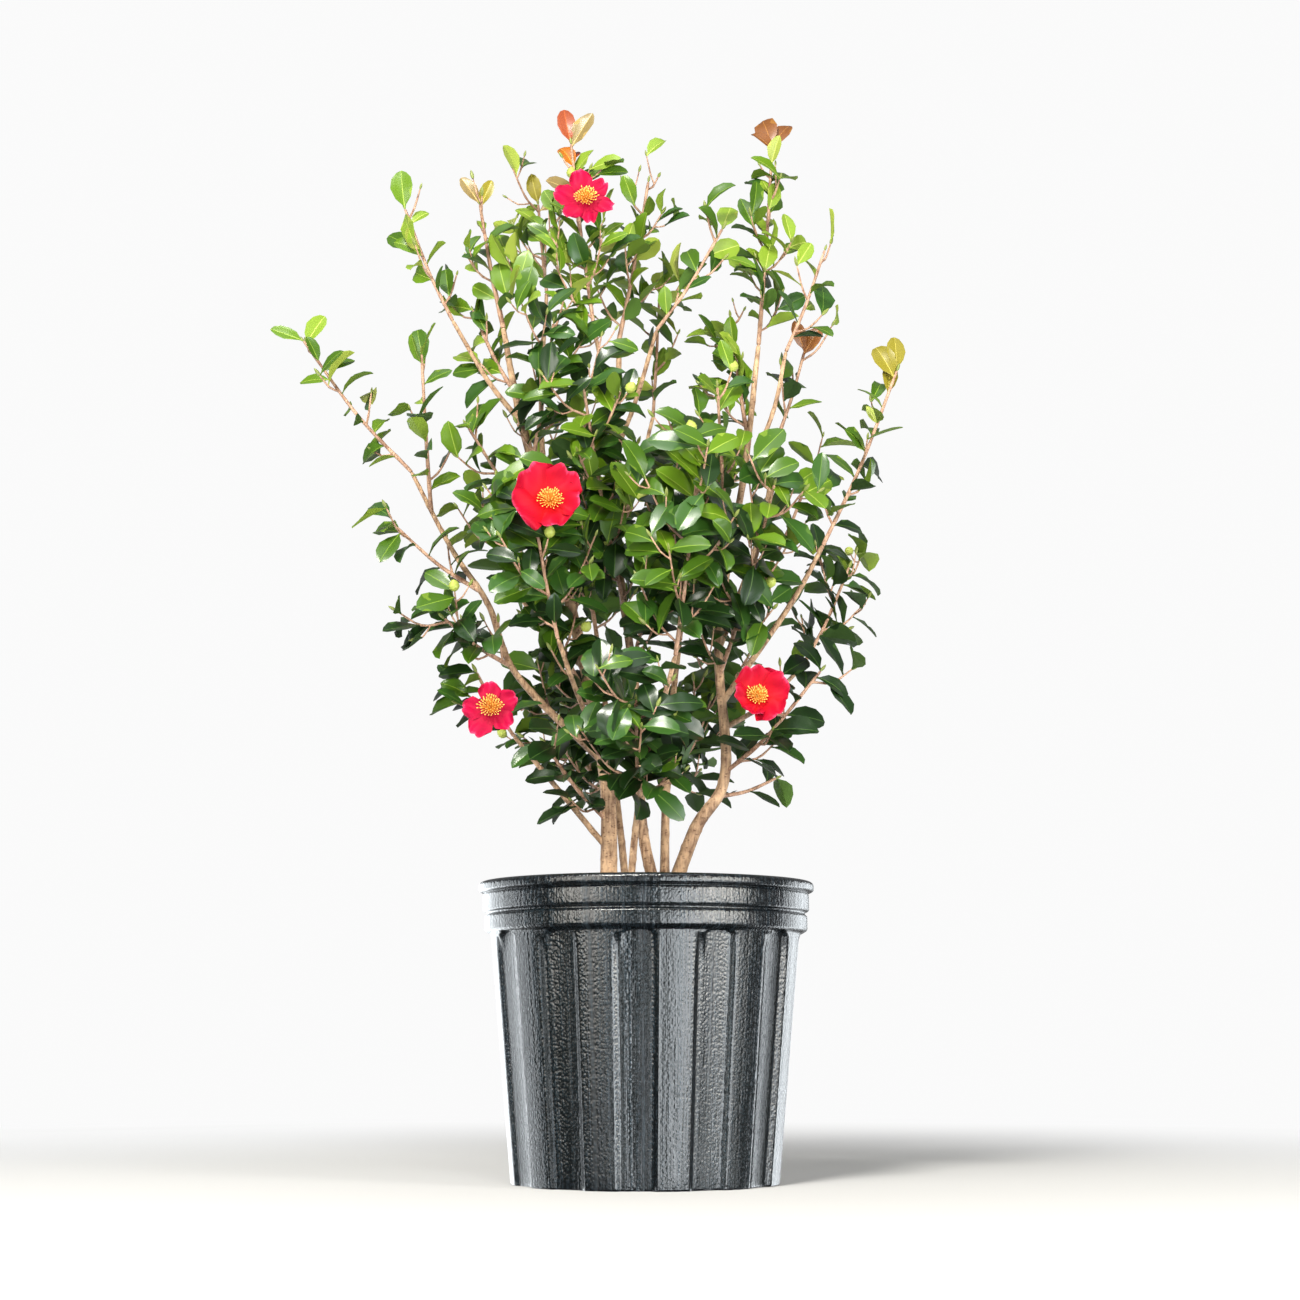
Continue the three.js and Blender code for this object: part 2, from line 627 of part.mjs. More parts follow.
const shrub = new THREE.Group();

function addPart(name, solid, material) {
  const part = new THREE.Mesh(toGeometry(solid), material);
  part.name = name;
  shrub.add(part);
}

const plastic = new THREE.MeshStandardMaterial({ color: COLOURS.plastic, roughness: 0.45, metalness: 0 });
const soil = new THREE.MeshStandardMaterial({ color: COLOURS.soil, roughness: 1, metalness: 0 });
const bark = new THREE.MeshStandardMaterial({ color: COLOURS.bark, roughness: 0.8, metalness: 0 });
const leafGreen = new THREE.MeshStandardMaterial({ color: COLOURS.leaf, roughness: 0.4, metalness: 0 });

addPart("pot", makePot(), plastic);
addPart("potting_mix", makePottingMix(), soil);

// Limbs grow in their order, each cut clear of those before it and flat at the soil
const belowSoil = toSolid(new THREE.BoxGeometry(300, 300, FOOT_CUT).translate(0, 0, FOOT_CUT / 2));
const limbs = new Map();
const clearSpaces = [belowSoil];
for (const row of LIMBS) {
  const limb = limbShape(row, limbs);
  const cut = clearSpaces.reduce((solid, space) => solid.subtract(space), limbSolid(limb, 0));
  limbs.set(limb.name, limb);
  clearSpaces.push(limbSolid(limb, CLEARANCE));
  addPart(limb.name, mainBody(cut), bark);
}

const limbList = [...limbs.values()];
const masses = MASSES.map((row) => massShape(row, limbs));
const blooms = masses.filter((mass) => mass.bloom).map((mass) => vector(mass.bloom));
masses.forEach((mass, i) => {
  const solid = massSolid(mass, SEED + i, masses, limbList, blooms);
  const cut = clearSpaces.reduce((rest, space) => rest.subtract(space), solid);
  addPart(mass.name, mainBody(cut), leafGreen);
});

export default shrub;
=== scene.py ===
# %% [markdown]
# # A camellia shrub in its nursery pot
#
# The solids come packed as a fixed frame: a pot, the potting mix, six stems, fourteen boughs and
# thirty-eight coarse masses of leaves. This file dresses them. Bark, twigs, leaves, flowers and
# the moulded pot are worked out as whole arrays of points and put into meshes. All sizes are in
# millimetres until a mesh is filled, because that is how a gardener and a pot maker measure.

import math

import bpy
import numpy as np
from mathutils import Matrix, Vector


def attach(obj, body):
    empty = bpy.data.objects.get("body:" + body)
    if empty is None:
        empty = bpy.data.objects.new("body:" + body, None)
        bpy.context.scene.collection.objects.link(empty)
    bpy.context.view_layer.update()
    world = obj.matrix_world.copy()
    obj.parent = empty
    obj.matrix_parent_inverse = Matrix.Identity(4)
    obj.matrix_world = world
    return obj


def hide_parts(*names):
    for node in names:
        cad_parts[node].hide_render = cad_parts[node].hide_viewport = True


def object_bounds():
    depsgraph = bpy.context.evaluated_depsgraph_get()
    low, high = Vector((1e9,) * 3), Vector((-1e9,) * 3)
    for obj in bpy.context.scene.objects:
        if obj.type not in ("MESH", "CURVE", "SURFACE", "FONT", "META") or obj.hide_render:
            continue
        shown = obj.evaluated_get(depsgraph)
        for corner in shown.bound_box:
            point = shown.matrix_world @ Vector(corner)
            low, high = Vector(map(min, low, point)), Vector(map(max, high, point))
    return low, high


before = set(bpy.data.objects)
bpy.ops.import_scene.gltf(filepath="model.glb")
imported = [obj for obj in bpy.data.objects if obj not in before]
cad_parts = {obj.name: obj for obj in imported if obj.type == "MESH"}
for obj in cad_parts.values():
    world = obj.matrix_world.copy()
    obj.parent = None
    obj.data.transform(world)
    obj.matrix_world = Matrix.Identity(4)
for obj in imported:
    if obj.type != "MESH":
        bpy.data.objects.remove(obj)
CAD_BOX = [list(corner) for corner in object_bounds()]
MM = 0.001
UP = np.array([0.0, 0.0, 1.0])
print("solids", len(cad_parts), "box", CAD_BOX)

# %% [markdown]
# ## Three tools that every piece uses
#
# A colour is written as the hex value that a screen shows, so it has to be turned to linear light
# before a shader can use it. A node is added with its settings and links in one call. A mesh is
# filled from arrays, which is quick even for a hundred thousand points.

# %% Colour and shader nodes


def linear(hex_colour):
    """Screen colour to linear light: a dark part over 12.92, or a power of 2.4 above it."""
    screen = np.array([int(hex_colour[i:i + 2], 16) for i in (1, 3, 5)]) / 255
    light = np.where(screen <= 0.04045, screen / 12.92, ((screen + 0.055) / 1.055) ** 2.4)
    return (*light, 1.0)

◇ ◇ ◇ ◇

**What you have to do**: Only the lines running from the line with "const limbList = [...limbs.values()];" through the line with "bpy.context.scene.collection.objects.link(empty)" should be repeated, exactly and with both ends kept.

**The response**:
const limbList = [...limbs.values()];
const masses = MASSES.map((row) => massShape(row, limbs));
const blooms = masses.filter((mass) => mass.bloom).map((mass) => vector(mass.bloom));
masses.forEach((mass, i) => {
  const solid = massSolid(mass, SEED + i, masses, limbList, blooms);
  const cut = clearSpaces.reduce((rest, space) => rest.subtract(space), solid);
  addPart(mass.name, mainBody(cut), leafGreen);
});

export default shrub;
=== scene.py ===
# %% [markdown]
# # A camellia shrub in its nursery pot
#
# The solids come packed as a fixed frame: a pot, the potting mix, six stems, fourteen boughs and
# thirty-eight coarse masses of leaves. This file dresses them. Bark, twigs, leaves, flowers and
# the moulded pot are worked out as whole arrays of points and put into meshes. All sizes are in
# millimetres until a mesh is filled, because that is how a gardener and a pot maker measure.

import math

import bpy
import numpy as np
from mathutils import Matrix, Vector


def attach(obj, body):
    empty = bpy.data.objects.get("body:" + body)
    if empty is None:
        empty = bpy.data.objects.new("body:" + body, None)
        bpy.context.scene.collection.objects.link(empty)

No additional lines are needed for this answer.